In 2013, a drummer and local deejay in Portland, Scott Magee, discovered that the singer was living just a few blocks from Mississippi Studios, a former church that now serves as one of the city's most prized music venues. On Sundays, Thomas often hosted jam sessions. At the time, Magee was looking to start up a cover band to play some of the old blues and soul songs he regularly played at his deejay shows. When Magee showed up at one of Thomas' jam session, he was asked to join in.

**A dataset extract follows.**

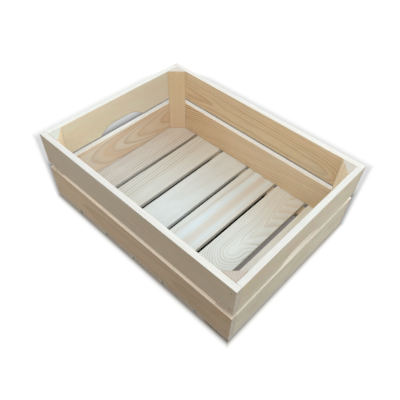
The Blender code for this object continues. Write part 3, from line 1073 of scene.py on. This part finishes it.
level = lighter(
    t.mix(
        1.0,
        t.ramp(t.span(fx, 0.095, 0.125), [(0.0, 0.0), (1.0, (0.215, 0.20, 0.19))]),
        fade(past_back, (-8, 1.0), (0, 0.0)),
        "DARKEN",
    ),
    shadow,
    opening(signed(-0.369, -0.929, 0.2118), signed(-0.929, 0.369, 0.1310)),
    opening(signed(0.971, 0.239, 0.2297), signed(-0.239, 0.971, 0.0964)),
    fade(
        signed(0, -1, 0.1446),
        (-13, 0.0), (-9, (0.13, 0.12, 0.11)), (-2.5, (0.16, 0.15, 0.135)), (-0.5, (0.22, 0.20, 0.18)), (1.5, (0.36, 0.335, 0.31)),
        (3, (0.54, 0.525, 0.50)), (5, (0.77, 0.76, 0.745)), (8, 0.94), (12, 1.0),
    ),
    fade(
        signed(1, 0, 0.1972),
        (-4, 0.0), (-3.5, (0.22, 0.20, 0.18)), (-0.5, (0.29, 0.27, 0.24)), (1.5, (0.47, 0.45, 0.41)),
        (3, (0.69, 0.67, 0.64)), (5, (0.875, 0.87, 0.85)), (8, 0.98), (10, 1.0),
    ),
)
grain = t.noise(t.scaled(t.add("ShaderNodeTexCoord").outputs["Object"], (60, 60, 60)), 3.0)
paper = t.mix(grain, (0.11, 0.11, 0.11), (0.13, 0.13, 0.13))
paper = t.mix(1.0, paper, level, "MULTIPLY")
outside = t.span(t.math("MAXIMUM", t.math("SUBTRACT", t.math("ABSOLUTE", fx), 0.2), t.math("SUBTRACT", t.math("ABSOLUTE", fy), 0.1485)), -0.008, 0.006, soft=True)
hidden = t.mix(outside, (0.34, 0.30, 0.25), (0.20, 0.20, 0.20))
t.put(t.mix(seen, hidden, paper), t.shader.inputs["Base Color"])
t.shader.inputs["Roughness"].default_value = 0.9
t.shader.inputs["Specular IOR Level"].default_value = 0.0
t.put(level, t.shader.inputs["Emission Color"])
t.put(t.math("MULTIPLY", seen, 0.93), t.shader.inputs["Emission Strength"])
clear_below = t.add("ShaderNodeBsdfTransparent")
both = t.add("ShaderNodeMixShader")
t.put(t.add("ShaderNodeNewGeometry").outputs["Backfacing"], both.inputs[0])
t.put(t.shader.outputs[0], both.inputs[1])
t.put(clear_below.outputs[0], both.inputs[2])
t.put(both.outputs[0], t.out.inputs["Surface"])
floor_mesh.materials.append(t.mat)

world = bpy.data.worlds.new("studio")
world.use_nodes = True
nodes, links = world.node_tree.nodes, world.node_tree.links
nodes.clear()
out = nodes.new("ShaderNodeOutputWorld")
fill, seen_sky, mix = (
    nodes.new("ShaderNodeBackground"),
    nodes.new("ShaderNodeBackground"),
    nodes.new("ShaderNodeMixShader"),
)
path = nodes.new("ShaderNodeLightPath")
fill.inputs["Color"].default_value = (0.94, 0.975, 1.0, 1)
fill.inputs["Strength"].default_value = 0.72
seen_sky.inputs["Color"].default_value = (1, 1, 1, 1)
seen_sky.inputs["Strength"].default_value = 1.0
links.new(path.outputs["Is Camera Ray"], mix.inputs[0])
links.new(fill.outputs[0], mix.inputs[1])
links.new(seen_sky.outputs[0], mix.inputs[2])
links.new(mix.outputs[0], out.inputs["Surface"])
scene.world = world


def area_light(name, at, size, watts, colour):
    data = bpy.data.lights.new(name, "AREA")
    data.shape = "DISK"
    data.size = size
    data.energy = watts
    data.color = colour
    light = bpy.data.objects.new(name, data)
    light.location = at
    light.rotation_mode = "QUATERNION"
    light.rotation_quaternion = (-Vector(at)).to_track_quat("-Z", "Y")
    scene.collection.objects.link(light)


area_light("key_softbox", (1.1, -0.9, 2.6), 1.6, 20.0, (0.97, 0.985, 1.0))
area_light("back_softbox", (-0.5, 2.5, 1.05), 0.9, 30.0, (1.0, 0.99, 0.97))
area_light("side_softbox", (2.5, -0.4, 1.1), 1.5, 16.0, (1.0, 0.99, 0.97))

cam_data = bpy.data.cameras.new("camera")
cam = bpy.data.objects.new("camera", cam_data)
scene.collection.objects.link(cam)
azimuth, elevation, roll = math.radians(41.022), math.radians(50.661), math.radians(2.7925)
back = Vector(
    (
        math.sin(azimuth) * math.cos(elevation),
        -math.cos(azimuth) * math.cos(elevation),
        math.sin(elevation),
    )
)
right = (-back).cross(Vector((0, 0, 1))).normalized()
up = right.cross(-back)
tilted = math.cos(roll) * right + math.sin(roll) * up
upright = -math.sin(roll) * right + math.cos(roll) * up
cam.matrix_world = Matrix.Translation(Vector((0.32464, -0.35723, 0.56670))) @ Matrix(
    (tilted, upright, back)
).transposed().to_4x4()
cam_data.sensor_width = 36.0
cam_data.lens = 36.0 * 415.606 / 400.0
cam_data.shift_x = -0.0072
cam_data.shift_y = 0.0530
cam_data.clip_start = 0.01
cam_data.clip_end = 100.0
scene.camera = cam

scene.view_settings.view_transform = "Standard"
scene.view_settings.look = "None"
scene.view_settings.exposure = 0.0
scene.view_settings.gamma = 1.0

bpy.context.view_layer.update()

That audition (who was auditioning for whom?) quickly led to a few debut shows. To back up the singer, Magee organized a six-piece band, including a three-part horn section and keyboards that soar like a church organ. The band takes its name from one of Thomas' earlier recordings, "Pain Is The Name of Your Game."

In late 2013, Ural Thomas & The Pain played a few shows around Portland. Far from nostalgic showcases, those first few shows were barnburners—and Thomas' demand, and his regional fame, has only intensified since. Last summer, the band played at Pickathon and the Waterfront Blues Festival, two of the biggest outdoor shows of the season, and in a readers' poll by Willamette Week, was named, somewhat ironically, the Best "New" Band in Portland.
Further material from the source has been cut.